Great Fun and Profit

Dears:

Grandma Letty gave a talk today and part of the presentation concerned the early days at America Online, more easily known as AOL, which were guided by a marketing guru of a CEO named Steve Case.

I had written Clues for the Clueless and received a message on my IBM from "Tribe." She said that if I participated in a new Forum (sort of a magazine on line; a quasi-website but located on AOL, that the forum would publicize my book as a quid pro quo. Envisioning Book-of-the-Month Club status, I signed up and went to work. The Forum was AARF, Addiction and Recovery Forum, and it took its format from the ground-breaking Gay and Lesbian Forum, the first place in the nation (that I knew of) where rights and networking were discussed among its adherents.

Begun as a commercial venture, it never yielded much revenue and after some 8 years or so was scrapped, but in the meantime it attracted to the Forum (later re-christened A&R for Addiction and Recovery) a phalanx of brilliant people from early computer nerds (we were doing this in the 90s and AOL had its own programming language) to psychiatrists to addicts of all stripes and shapes, including ground breakers like Kay Sheppard and Joy (? The food lady).
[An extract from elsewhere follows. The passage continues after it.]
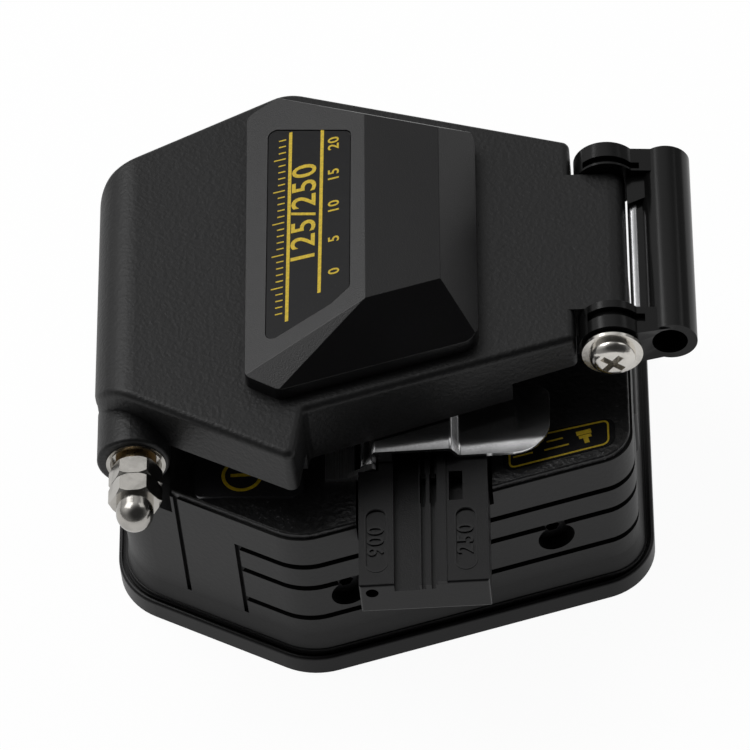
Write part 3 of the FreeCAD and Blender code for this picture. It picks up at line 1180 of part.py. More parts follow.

At the time, I lived in a 10-acre spot in the country outside of Orlando and hosted the group for a picnic/program in 94 or 95; I forget which. It was memorable for its collection of addicts. The sugar addicts and the food addicts fought, and one food addict was so heavy she broke my computer chair. Joy, the sharpest of all, had flown in from Los Angeles and the majority were from New York and Michigan and North Carolina, where the group was headquartered. We had never before met face to face; we were the first online company structure that I knew about.
It turned out that I had made a trip to Spain with one of the other addict's former husbands (when I was single) and other revelations followed.
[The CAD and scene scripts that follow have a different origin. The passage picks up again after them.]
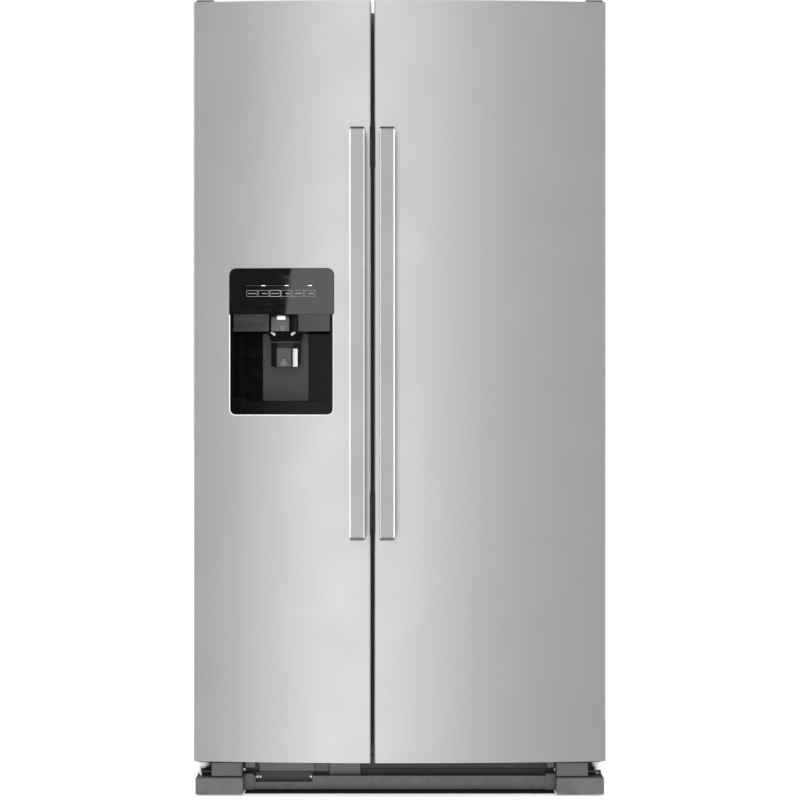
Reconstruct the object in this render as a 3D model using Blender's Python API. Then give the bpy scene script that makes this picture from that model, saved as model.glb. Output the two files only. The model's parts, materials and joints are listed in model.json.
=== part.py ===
"""Side-by-side refrigerator with a through-the-door ice and water dispenser.

Frame: metres, +Z up, -Y towards the user, +X to the user's right. The origin is at the bottom
centre of the whole object's box. Pieces are drawn in that frame, apart from those of the
dispenser, which are drawn in the dispenser's own frame and turned with it.
"""

import math

import bmesh
import bpy
from mathutils import Matrix, Vector

# ---- Clearances --------------------------------------------------------------------------------
GAP = 0.0003  # between pieces that touch
RUN = 0.0012  # between a moving piece and its guide
LAP = 0.001  # how far shapes joined by a union reach into each other
PAST = 0.02  # how far a cutter reaches past what it cuts

# ---- Cabinet -----------------------------------------------------------------------------------
CABINET_WIDTH = 0.900
CABINET_TOP = 1.741
BODY_DEPTH = 0.700
SHELL_BOTTOM = 0.045
SHEET = 0.002
PANEL_SHEET = 0.003
FREEZER_SIDE_WALL = 0.058
FRIDGE_SIDE_WALL = 0.050
MULLION = 0.055
TOP_WALL = 0.055
BACK_WALL = 0.077
LINER = 0.0025
INNER_FLOOR = 0.150
MACHINE_DEPTH = 0.277
MACHINE_TOP = 0.270
STEP_WALL = 0.050

# ---- Doors -------------------------------------------------------------------------------------
DOOR_OVERHANG = 0.0035  # how far the doors reach past the cabinet's sides
FREEZER_DOOR_WIDTH = 0.3899
DOOR_GAP = 0.008
DOOR_BOTTOM = 0.0775
DOOR_RISE = 0.006  # how far the doors reach above the cabinet
SEAL_GAP = 0.012  # from the door's back to the cabinet's front
DOOR_EDGE = 0.062  # thickness of a door at the cabinet's side
CROWN = 0.020  # how far both doors' common front bulges at the middle
FREE_EDGE = 0.006  # solid edge of the skin beside the gap
EDGE_RADIUS = 0.003
SCALLOP_DEPTH = 0.002
SCALLOP_HEIGHT = 0.092
SCALLOP_CORNER = 0.0018
SCALLOP_ABOVE = (0.010, 0.009)  # past the handle's top, and above its foot
GASKET_WIDTH = 0.014
GASKET_HINGE_INSET = 0.019
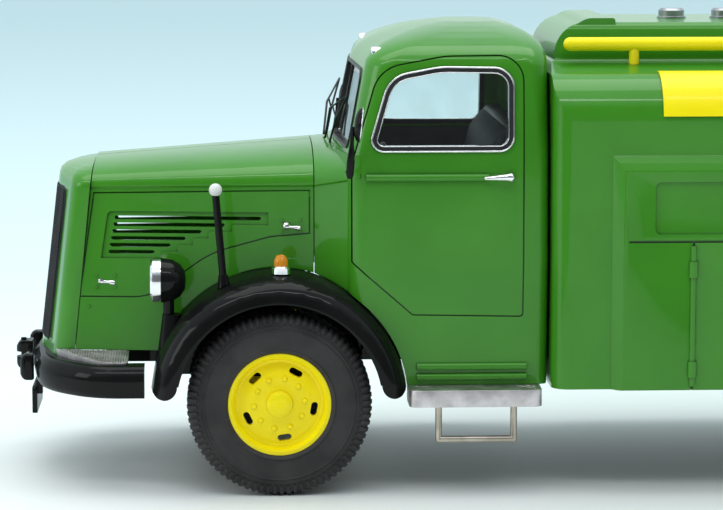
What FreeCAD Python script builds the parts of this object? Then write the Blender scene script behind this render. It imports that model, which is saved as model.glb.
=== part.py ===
"""Die-cast 1:43 model of a bonneted road tanker of the early 1950s.

Frame: +X runs from the front bumper to the tail, -Y is the driver's side, +Z is up.
The origin is on the ground, in the middle of the model's length and width.
While a piece is modelled, X is measured from the front axle; export() moves it to the frame's middle.
All sizes are millimetres of the model, so 1 mm stands for 43 mm of the real lorry.
"""
import FreeCAD, Part
import math
import os
from FreeCAD import Matrix, Vector

# ---------------------------------------------------------------- driving sizes
wheelbase = 108.0
front_overhang = 37.2        # front axle to the tip of the tow jaw
rear_overhang = 41.8         # rear axle to the back of the rear bumper

tyre_radius = 12.6
tyre_width = 6.6
rim_radius = 7.0
front_tyre_y = 22.8          # middle of a front tyre
rear_outer_y = 23.4          # middle of the outer rear tyre
rear_twin_gap = 0.5          # between the two tyres of a rear pair
axle_pin_radius = 1.0
axle_running_clearance = 0.05

cab_front_x = 6.4            # the bulkhead below the windscreen, at the middle
cab_front_sweep = 3.4        # how far the bulkhead curves back at the sides
cab_length = 30.2
cab_half_width = 24.2
cab_floor_z = 14.7
roof_z = 63.7
cab_wall = 1.0
side_bulge_radius = 150.0    # the doors are slightly barrel shaped
side_bulge_z = 32.0
windscreen_base_z = 46.2
windscreen_top_z = 58.0
windscreen_front_x = 8.4     # foot of the glass
windscreen_lean = 2.4        # how far the glass leans back between those two heights
windscreen_sweep = 1.3       # how far the glass curves back at the pillars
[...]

There's a lot to be said for anonymity.

We did check it with AA's World Service in New York and they gave it their blessing as we held online AA meetings several times a day. Friends of Bill Wilson meetings were consequently going on AOL chat sessions, but we had rules and conducted ourselves as much like a face-to-face meeting as we could. We were a great boon for shut-ins and those just trying the waters, because the anonymity was total. Our screen names didn't even give us away. We sent many a seeker on to AA meetings in their localities after satisfying them they would be helped (read loved.) It was a heady time.

My book enjoyed a modest success and I was so impressed that all these people were giving their all for free that I bought AOL stock (at $40 a share; sold it three years later at $120 a share and took Dan (husband #2) to Machu Pichu. When I had a little money, my greatest pleasure was to go somewhere. Travel was my reward.......A&R indirectly got me there.